The 10-year Treasury note traded within the narrowest monthly range since April 2007 as unrest in Ukraine and debate about weather-affected economic data dissuaded investors from pushing yields higher.
Benchmark yields fell to a three-month low as reports showed job growth, retail sales and housing starts were all lower than forecast amid bets winter weather affected data as another storm was set to pound the U.S. Investors sought safety in Treasuries as Ukraine’s acting president accused Russia of invading Crimea. The U.S. is forecast to add fewer a jobs in February than the 2013 monthly average when the Labor Department releases the data March 7.
“We just keep marking time because there isn’t any clear information about where the game, as far as the economy goes, is going to be,” said Tom Tucci, managing director and head of Treasury trading in New York at CIBC World Markets Corp. “When the weather does break, you’re going to see an awful big and awful quick snapback.”
Benchmark 10-year yields were little changed at 2.65 percent last month in New York, Bloomberg Bond Trader data show. The yield fell as low as 2.568 percent on Feb. 3, the least since Nov. 1, and traded as high as 2.784 percent on Feb. 12.
The 10-year note traded within a 21.8 basis point range throughout February, the smallest range since April 2007, when 16.9 basis points separated the high and the low levels for the security, according to Bloomberg data.
Treasury volatility as measured by the Bank of America Merrill Lynch MOVE index was 58.14, at almost a nine-month low and down from 73.55 at the end of 2013. It has averaged 71.88 over the past year.
The difference in yields on 10-year notes and inflation-protected debt, known as the break-even rate, widened widened by 0.02 percentage point to 2.18 percentage points, the most since Feb. 13, after a separate report showed a pickup in consumer spending even as the economy grew at a slower-than-predicted pace in the last three months of 2013.
Yields on benchmark 10-year notes touched a three-week low of 2.63 percent on Feb. 27 as investors sought a haven in the world’s biggest and most easily traded securities market as the unrest in the Ukraine worsened.
“The Russian Federation started a naked aggression against our country,” Ukraine Acting President Oleksandr Turchynov said in a speech broadcast by the parliamentary television channel. President Barack Obama said at the White House he was “deeply concerned” by Russia’s military movements.
The Ukraine situation “panicked the market a little bit,” said Thomas Roth, senior Treasury trader in New York at Mitsubishi UFJ Securities USA Inc.
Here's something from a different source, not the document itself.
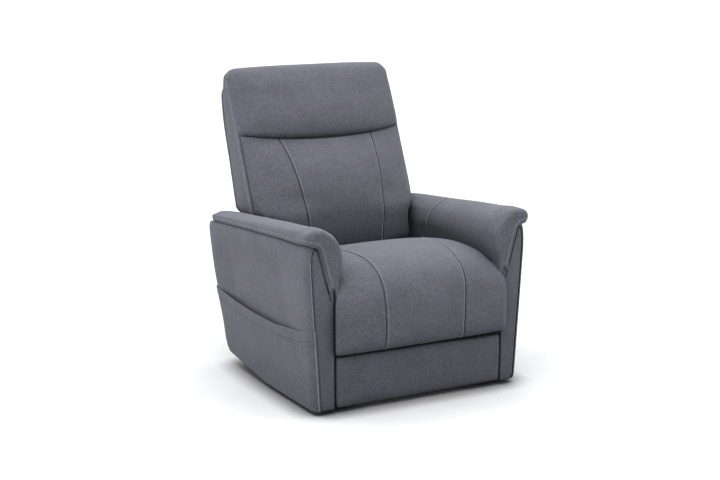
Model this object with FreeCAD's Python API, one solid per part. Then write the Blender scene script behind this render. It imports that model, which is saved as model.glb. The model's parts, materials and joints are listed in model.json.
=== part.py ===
# Powered lift-and-recline armchair: floor frame, lift linkage, carriage, wooden seat
# frame, upholstered arms, reclining back, swing-out legrest, two linear actuators,
# power supply and a hand control kept in the side pocket.
# Units are millimetres, +Z up.  The chair faces -Y, and +X is the sitter's left.
# Shapes are laid out with v = distance behind the front plane of the arms, and moved
# by -YC at export, so that the origin is at floor level under the middle of the chair.
import FreeCAD, Part
import math
import os

# ---------------------------------------------------------------- driving dimensions
YC = 435.5            # v of the origin
ARM_IN = 333.0        # inner face of an arm box, from the middle plane
ARM_OUT = 407.0       # outer face of an arm at z = 20
FLARE = 0.055         # outward lean of the arm's outer face
PANEL_T = 12.0        # arm outer panel
INNER_T = 6.0         # arm inner panel
RAIL_X0, RAIL_X1 = 270.0, 295.0   # floor rails and carriage rails
GLIDE_H = 22.0        # floor glide height
TUBE = 25.0           # square tube size
WALL = 2.0            # tube wall
BOARD_X0, BOARD_X1 = 302.0, 327.0  # wooden seat side boards
PLATE = 6.0           # link and bracket plate thickness
PIN_R = 6.0           # linkage pins
RUN = 0.05            # running clearance, radial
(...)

The U.S. added 150,000 jobs in February, versus the 2013 average of 193,500, the median forecast of 53 economists in a Bloomberg News survey showed. That would follow a gain of 113,000 jobs in January, after a revised 75,000 increase in December, the least since January 2011. Economists in a Bloomberg survey projected an advance of 180,000 last month.
Retail sales decreased 0.4 percent last month as winter weather kept consumers away from auto showrooms and stores, after a revised 0.1 percent decline the prior month, the Commerce Department said Feb. 13. Economists surveyed by Bloomberg projected no change.
The department said Feb. 19 that housing starts fell 16 percent to an 888,000 annualized rate following December’s revised 1.05 million. The decrease was the biggest since February 2011. Economists surveyed by Bloomberg called for 950,000.
“It’s the persistence of the data” that has kept yields low, said David Ader, head of U.S. government bond strategy at CRT Capital Group LLC in Stamford, Connecticut.
U.S. gross domestic product grew at a 2.4 percent annualized rate from October through December, compared with the 3.2 percent gain issued last month, revised figures from the Commerce Department showed yesterday. The median forecast of 85 economists surveyed by Bloomberg called for a 2.5 percent increase.
The data also showed that while price pressures remained muted, they were less subdued than previously estimated. A measure of inflation, which is tied to consumer spending and strips out food and energy costs, climbed at a 1.3 percent annualized pace compared with a 1.1 percent rise prior estimate. The gauge climbed at a 1.4 percent pace in the third quarter.
Absent the flight to quality, “the gravitational pull would be to slightly higher yields,” said Michael Materasso, senior portfolio manager and co-chairman of the fixed-income policy committee at Franklin Templeton Investments in New York. The firm oversees more than $320 billion of bonds. “As we move into the spring, we should see a snapback in economic growth.”